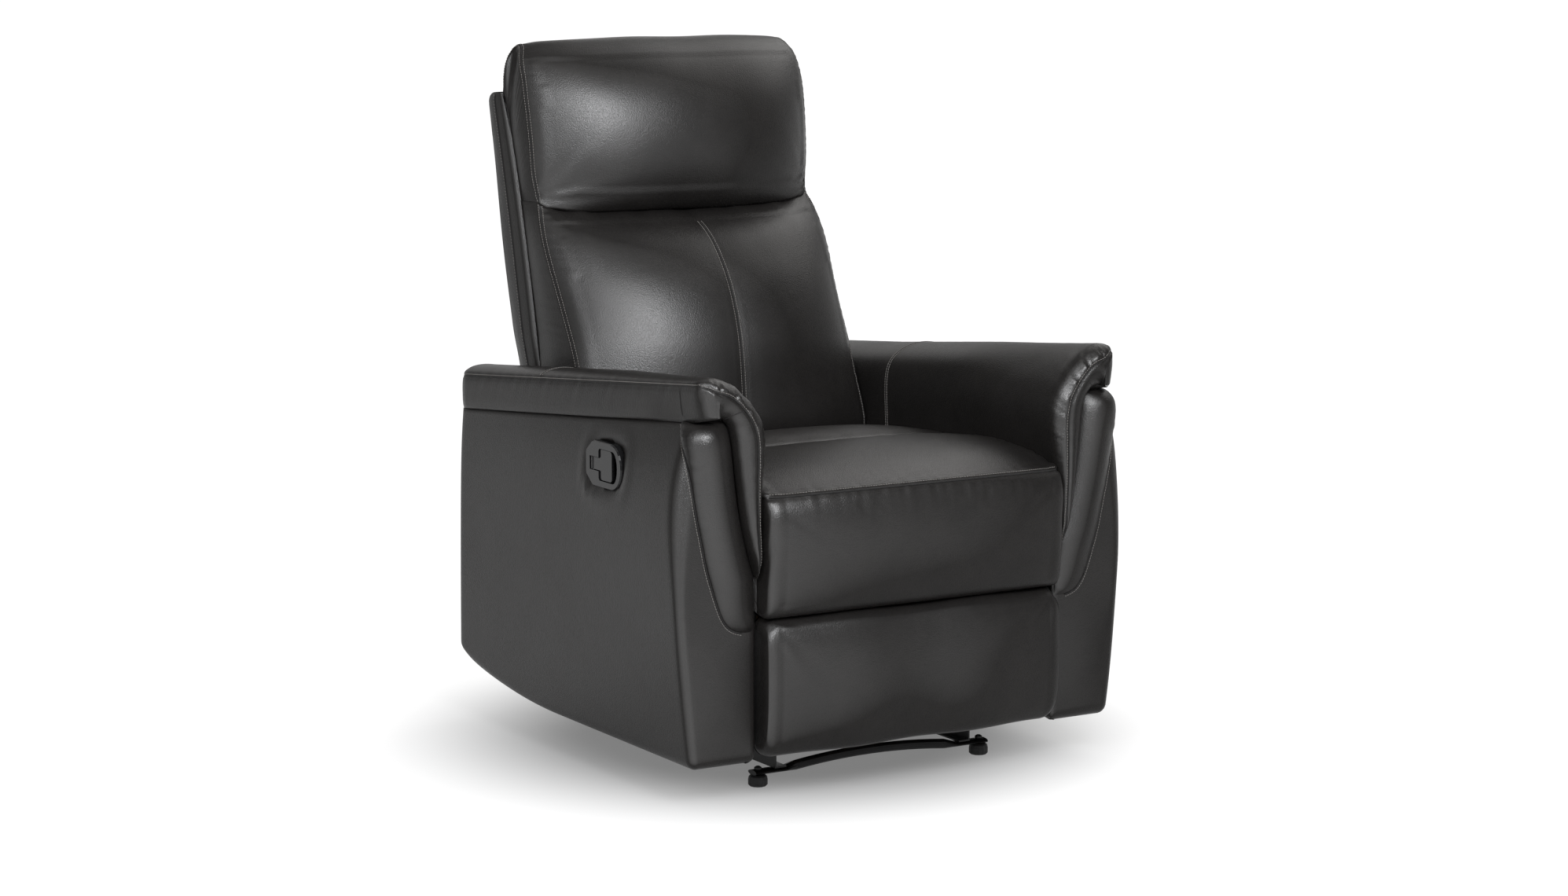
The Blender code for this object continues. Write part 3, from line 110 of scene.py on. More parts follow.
LAMP_COOL, LAMP_PALE, LAMP_WARM = (0.97, 0.98, 1.0), (0.985, 0.99, 1.0), (1.0, 0.985, 0.965)
LAMPS = [
    ("key", (-0.75, -3.1, 2.25), (0, 0.1, 0.80), (1.15, 1.00), 64.0, LAMP_COOL),
    ("front_wash", (-0.9, -2.7, 2.75), (0, 0.1, 0.80), (2.8, 1.5), 48.0, LAMP_PALE),
    ("left_wash", (-2.55, -1.9, 2.05), (-0.2, -0.2, 0.75), (1.2, 1.4), 30.0, LAMP_COOL),
    ("rear_wash", (2.05, 0.65, 2.95), (0, 0.1, 0.75), (2.9, 2.5), 62.0, LAMP_WARM),
    ("back_wash", (0.4, 3.4, 2.2), (0, 0.0, 0.70), (3.0, 1.2), 8.5, LAMP_WARM),
    ("overhead", (-0.3, 0.0, 3.0), (0, 0.1, 0.6), (2.4, 2.0), 9.0, LAMP_WARM)]

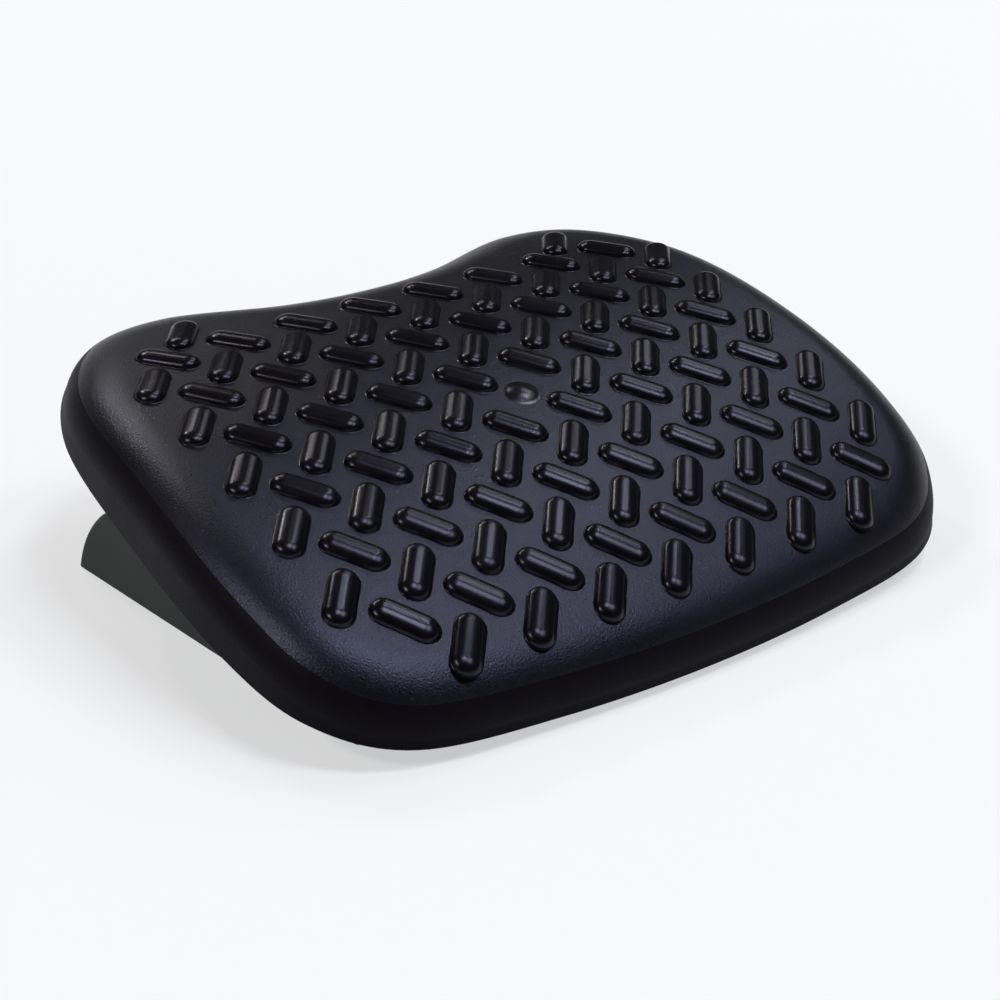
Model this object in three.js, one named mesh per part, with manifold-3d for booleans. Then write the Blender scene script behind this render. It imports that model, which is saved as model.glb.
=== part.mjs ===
// Tilting under desk footrest: a crowned, waisted platform with a herringbone of raised
// tread bars, rocking on two friction hinges above a moulded base.
// Millimetres, +X to the right, +Y to the back (away from the sitter), +Z up.
// The origin is on the floor, under the middle of the whole footrest.
import * as THREE from 'three';
import { ParametricGeometry } from 'three/addons/geometries/ParametricGeometry.js';
import { mergeGeometries, mergeVertices } from 'three/addons/utils/BufferGeometryUtils.js';
import Module from 'manifold-3d';

const wasm = await Module();
wasm.setup();

// General clearances and cutting allowance
const clearance = 0.3;
const overrun = 10;

// Platform, drawn level with its origin on the middle of its top
const platformWidth = 450;
const platformDepth = 363;
const platformWall = 3;
const crownRadius = 574;
const crossCrownRadius = 12700;
const rimRun = 31;
const rimDrop = 25.8;
const skirtDepth = 43.1;
const skirtLip = 4.3;
const skirtDraft = 1.4;
const skirtSagShare = 0.35;
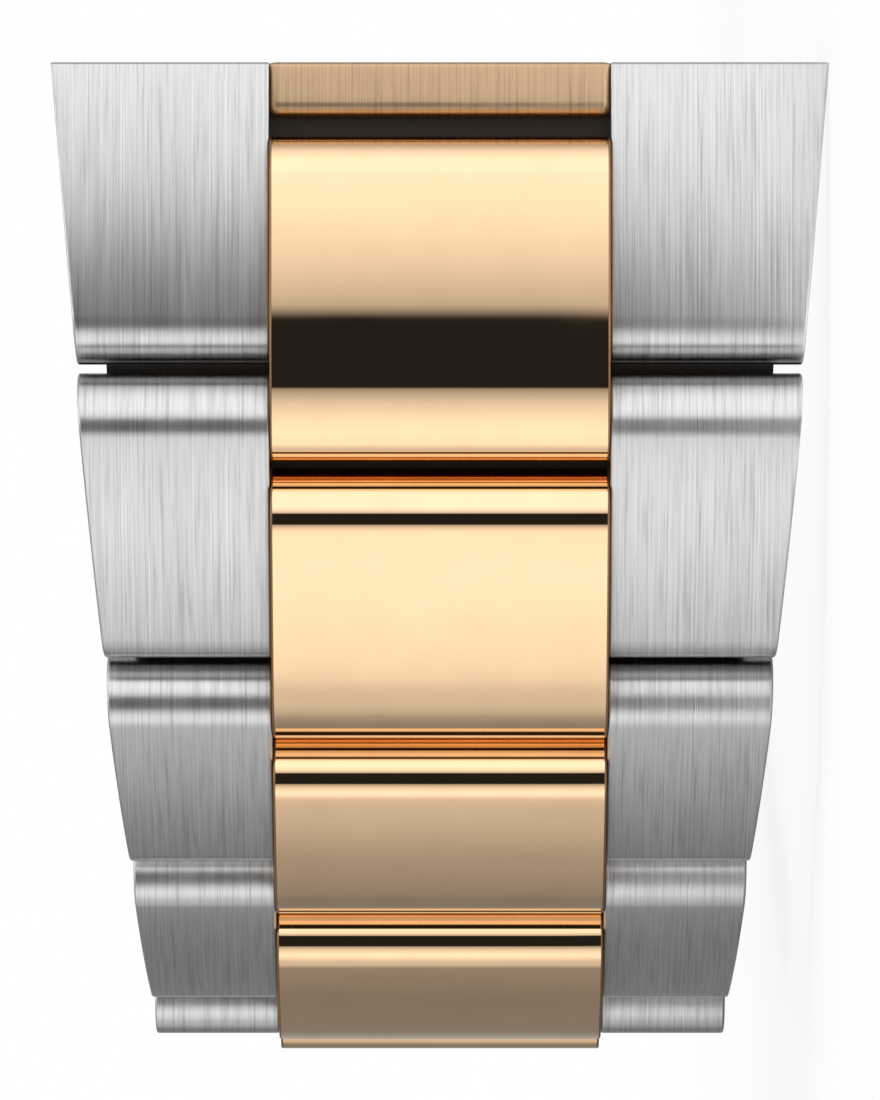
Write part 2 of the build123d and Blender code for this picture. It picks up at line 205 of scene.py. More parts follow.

● **CHALLENGE**
Copy out each record, keeping every word as it is.

● **THE REPLY**
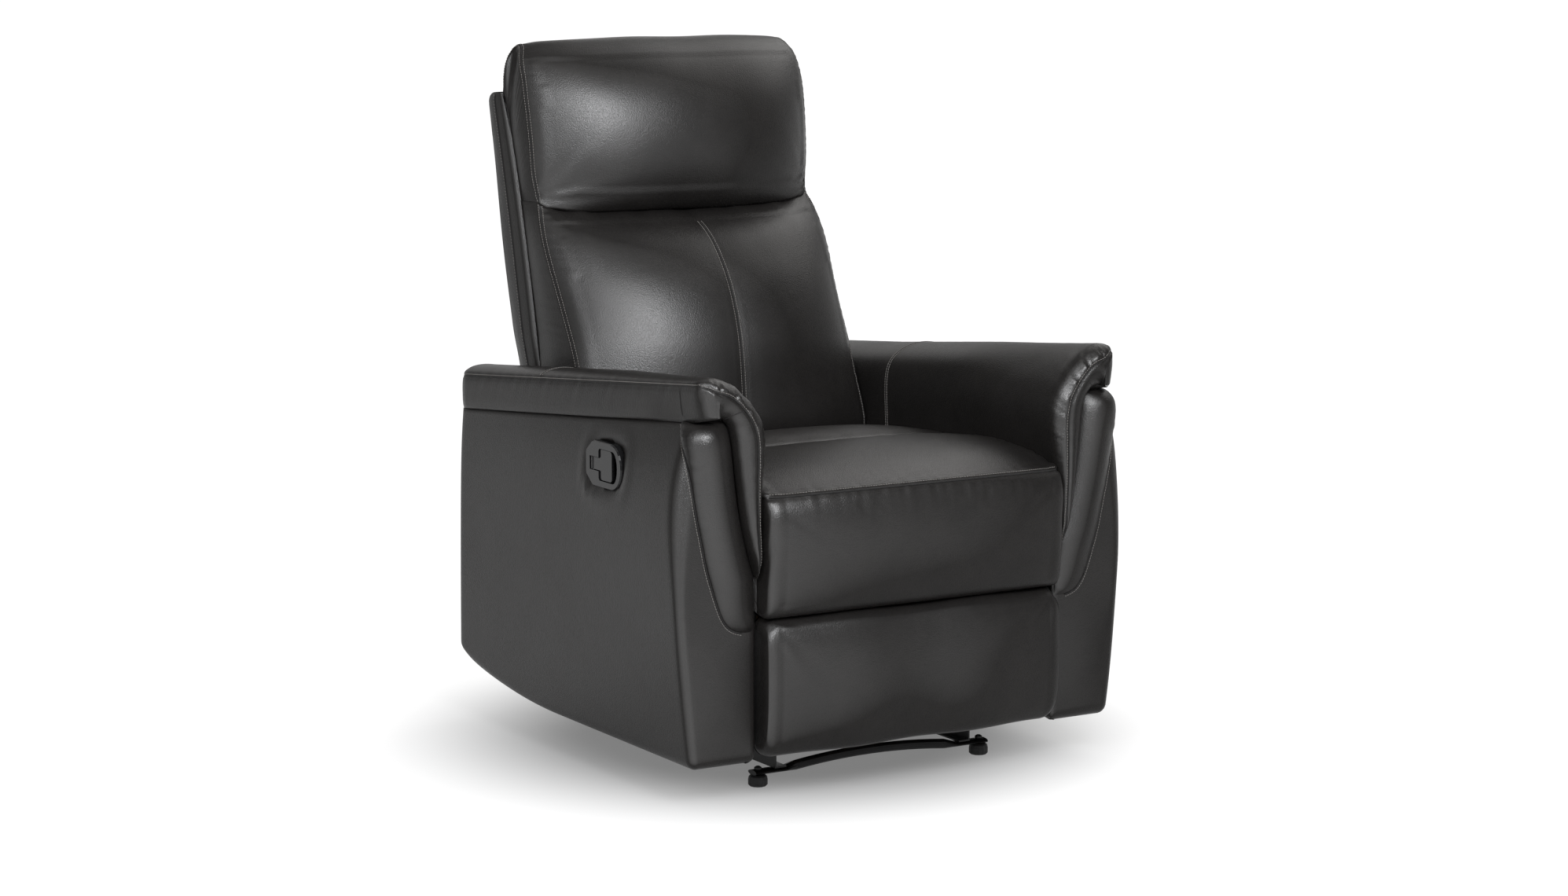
The Blender code for this object continues. Write part 3, from line 110 of scene.py on. More parts follow.
LAMP_COOL, LAMP_PALE, LAMP_WARM = (0.97, 0.98, 1.0), (0.985, 0.99, 1.0), (1.0, 0.985, 0.965)
LAMPS = [
    ("key", (-0.75, -3.1, 2.25), (0, 0.1, 0.80), (1.15, 1.00), 64.0, LAMP_COOL),
    ("front_wash", (-0.9, -2.7, 2.75), (0, 0.1, 0.80), (2.8, 1.5), 48.0, LAMP_PALE),
    ("left_wash", (-2.55, -1.9, 2.05), (-0.2, -0.2, 0.75), (1.2, 1.4), 30.0, LAMP_COOL),
    ("rear_wash", (2.05, 0.65, 2.95), (0, 0.1, 0.75), (2.9, 2.5), 62.0, LAMP_WARM),
    ("back_wash", (0.4, 3.4, 2.2), (0, 0.0, 0.70), (3.0, 1.2), 8.5, LAMP_WARM),
    ("overhead", (-0.3, 0.0, 3.0), (0, 0.1, 0.6), (2.4, 2.0), 9.0, LAMP_WARM)]

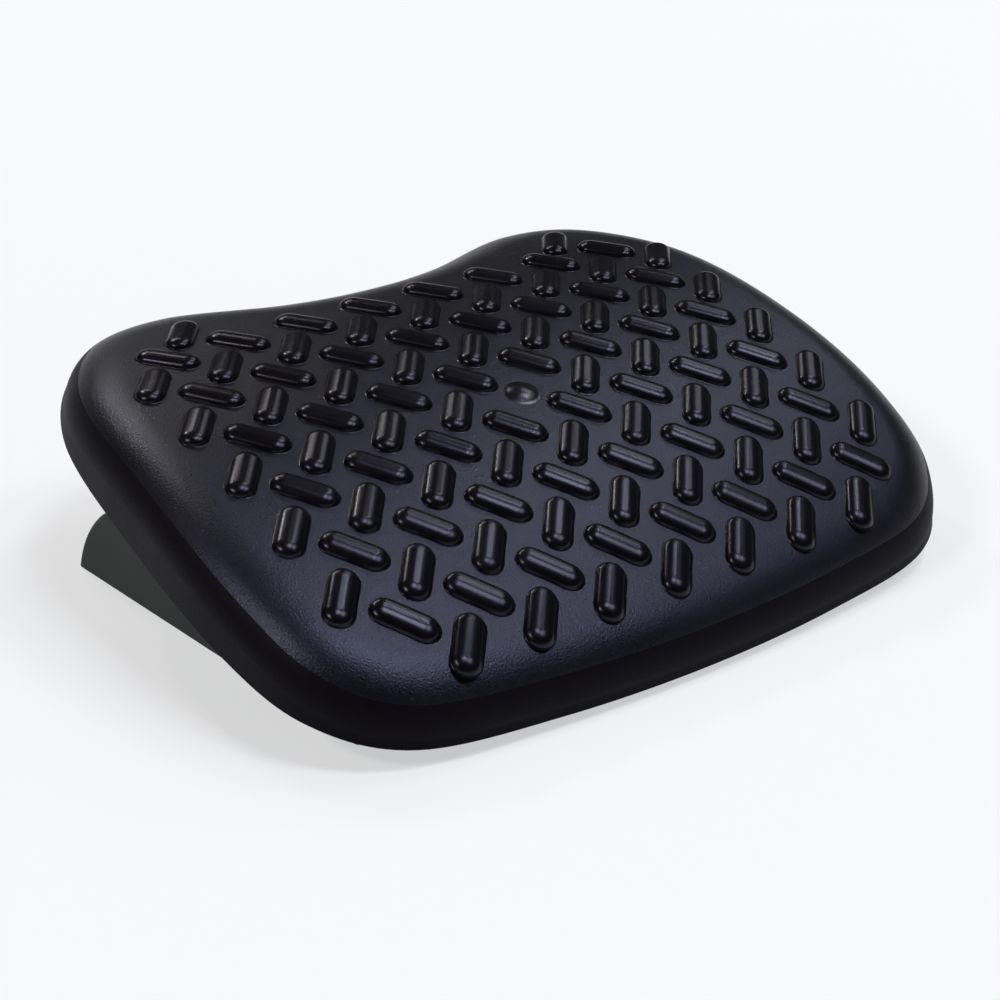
Model this object in three.js, one named mesh per part, with manifold-3d for booleans. Then write the Blender scene script behind this render. It imports that model, which is saved as model.glb.
=== part.mjs ===
// Tilting under desk footrest: a crowned, waisted platform with a herringbone of raised
// tread bars, rocking on two friction hinges above a moulded base.
// Millimetres, +X to the right, +Y to the back (away from the sitter), +Z up.
// The origin is on the floor, under the middle of the whole footrest.
import * as THREE from 'three';
import { ParametricGeometry } from 'three/addons/geometries/ParametricGeometry.js';
import { mergeGeometries, mergeVertices } from 'three/addons/utils/BufferGeometryUtils.js';
import Module from 'manifold-3d';

const wasm = await Module();
wasm.setup();

// General clearances and cutting allowance
const clearance = 0.3;
const overrun = 10;

// Platform, drawn level with its origin on the middle of its top
const platformWidth = 450;
const platformDepth = 363;
const platformWall = 3;
const crownRadius = 574;
const crossCrownRadius = 12700;
const rimRun = 31;
const rimDrop = 25.8;
const skirtDepth = 43.1;
const skirtLip = 4.3;
const skirtDraft = 1.4;
const skirtSagShare = 0.35;
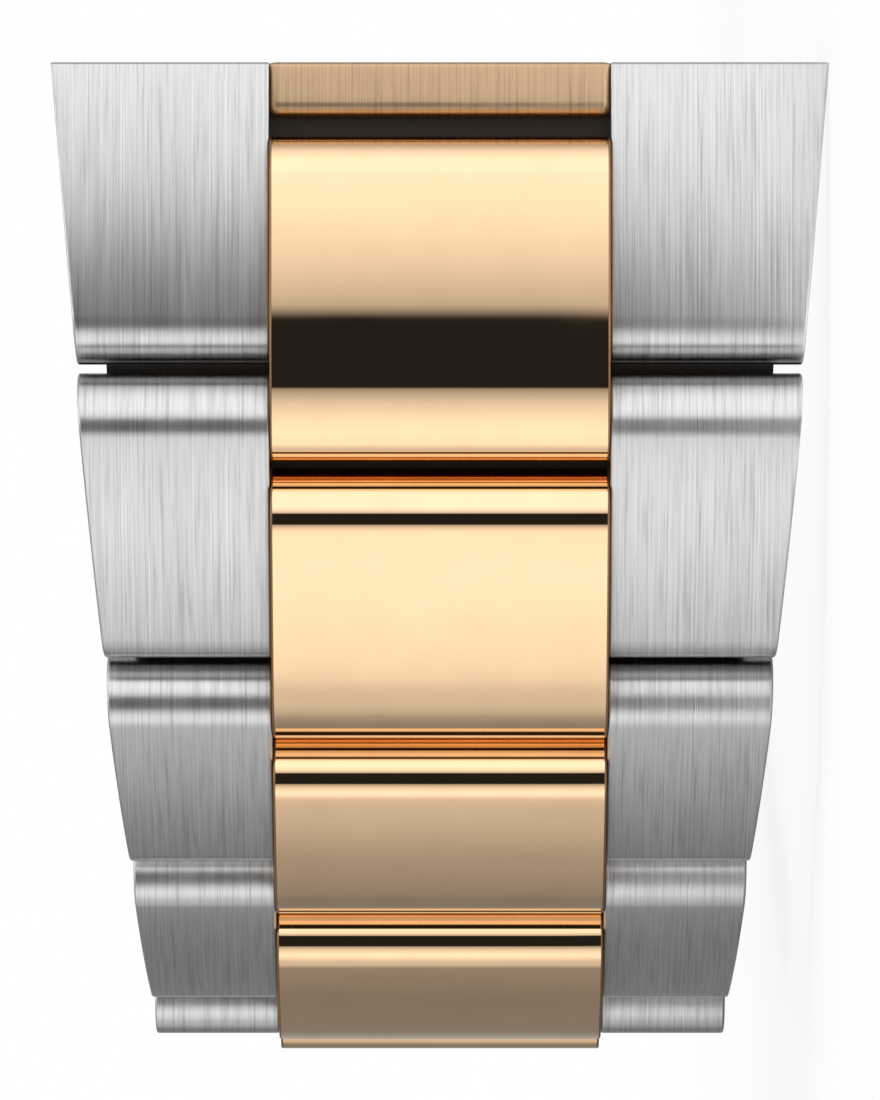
Write part 2 of the build123d and Blender code for this picture. It picks up at line 205 of scene.py. More parts follow.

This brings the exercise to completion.